Goal: Count every line that includes the string "Blender" in the entries that follow. Nothing besides the number is needed.

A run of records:

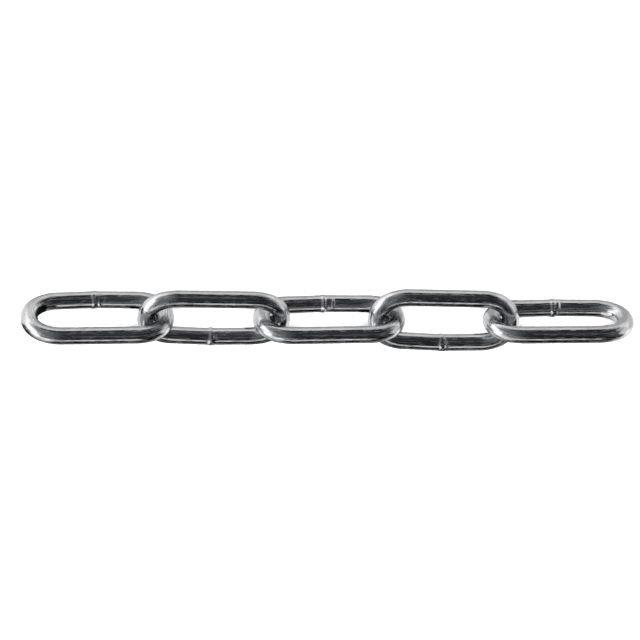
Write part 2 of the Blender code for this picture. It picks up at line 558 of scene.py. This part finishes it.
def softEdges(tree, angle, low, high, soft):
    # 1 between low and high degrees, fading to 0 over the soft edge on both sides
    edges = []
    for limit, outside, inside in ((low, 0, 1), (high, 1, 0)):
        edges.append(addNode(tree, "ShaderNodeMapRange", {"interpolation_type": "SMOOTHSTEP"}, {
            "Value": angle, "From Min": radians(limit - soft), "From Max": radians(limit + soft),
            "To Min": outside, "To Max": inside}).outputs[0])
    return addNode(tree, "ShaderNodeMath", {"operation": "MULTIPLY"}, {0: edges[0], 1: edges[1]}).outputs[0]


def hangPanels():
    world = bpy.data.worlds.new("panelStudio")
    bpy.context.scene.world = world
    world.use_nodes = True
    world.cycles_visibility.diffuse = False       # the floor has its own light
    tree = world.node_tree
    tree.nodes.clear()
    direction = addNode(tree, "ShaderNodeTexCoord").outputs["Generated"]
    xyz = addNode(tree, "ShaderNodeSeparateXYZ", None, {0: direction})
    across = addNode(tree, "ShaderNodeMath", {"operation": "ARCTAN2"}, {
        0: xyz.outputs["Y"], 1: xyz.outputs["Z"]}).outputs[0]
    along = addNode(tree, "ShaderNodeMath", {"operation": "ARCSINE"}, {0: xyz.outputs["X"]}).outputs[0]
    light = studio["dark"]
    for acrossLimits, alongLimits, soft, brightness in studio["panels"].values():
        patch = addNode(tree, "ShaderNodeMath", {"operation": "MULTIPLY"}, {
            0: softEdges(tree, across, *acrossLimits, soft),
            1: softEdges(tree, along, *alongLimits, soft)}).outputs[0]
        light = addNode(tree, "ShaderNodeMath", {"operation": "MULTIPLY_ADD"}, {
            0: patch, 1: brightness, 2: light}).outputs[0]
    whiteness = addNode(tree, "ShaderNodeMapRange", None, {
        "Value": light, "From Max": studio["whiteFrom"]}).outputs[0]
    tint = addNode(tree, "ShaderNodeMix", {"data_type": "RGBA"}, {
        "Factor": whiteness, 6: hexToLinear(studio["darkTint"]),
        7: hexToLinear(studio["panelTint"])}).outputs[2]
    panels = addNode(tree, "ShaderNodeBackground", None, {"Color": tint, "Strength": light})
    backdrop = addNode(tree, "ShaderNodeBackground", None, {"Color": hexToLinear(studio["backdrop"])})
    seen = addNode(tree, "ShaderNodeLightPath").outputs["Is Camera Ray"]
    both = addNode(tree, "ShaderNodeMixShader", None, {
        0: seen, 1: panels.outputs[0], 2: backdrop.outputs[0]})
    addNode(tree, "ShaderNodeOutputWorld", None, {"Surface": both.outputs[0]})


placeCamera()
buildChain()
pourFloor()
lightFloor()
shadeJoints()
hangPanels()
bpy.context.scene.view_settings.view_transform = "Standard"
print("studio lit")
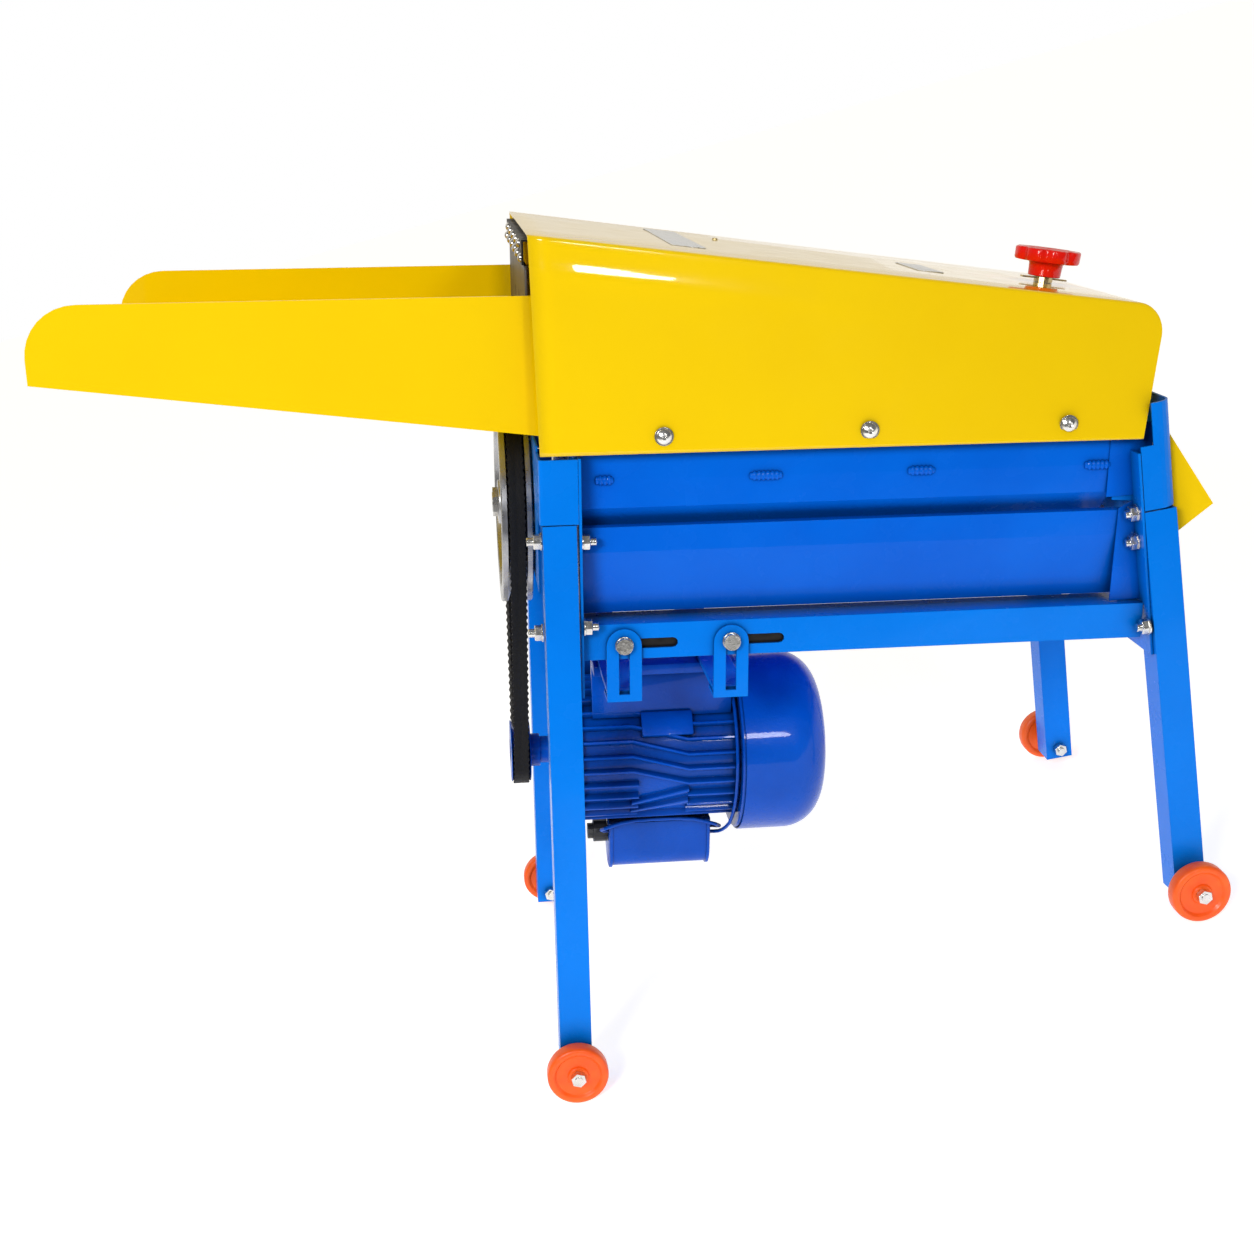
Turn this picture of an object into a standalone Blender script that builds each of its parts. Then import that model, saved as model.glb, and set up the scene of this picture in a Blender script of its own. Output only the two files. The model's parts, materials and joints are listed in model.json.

Solution to the exercise: 2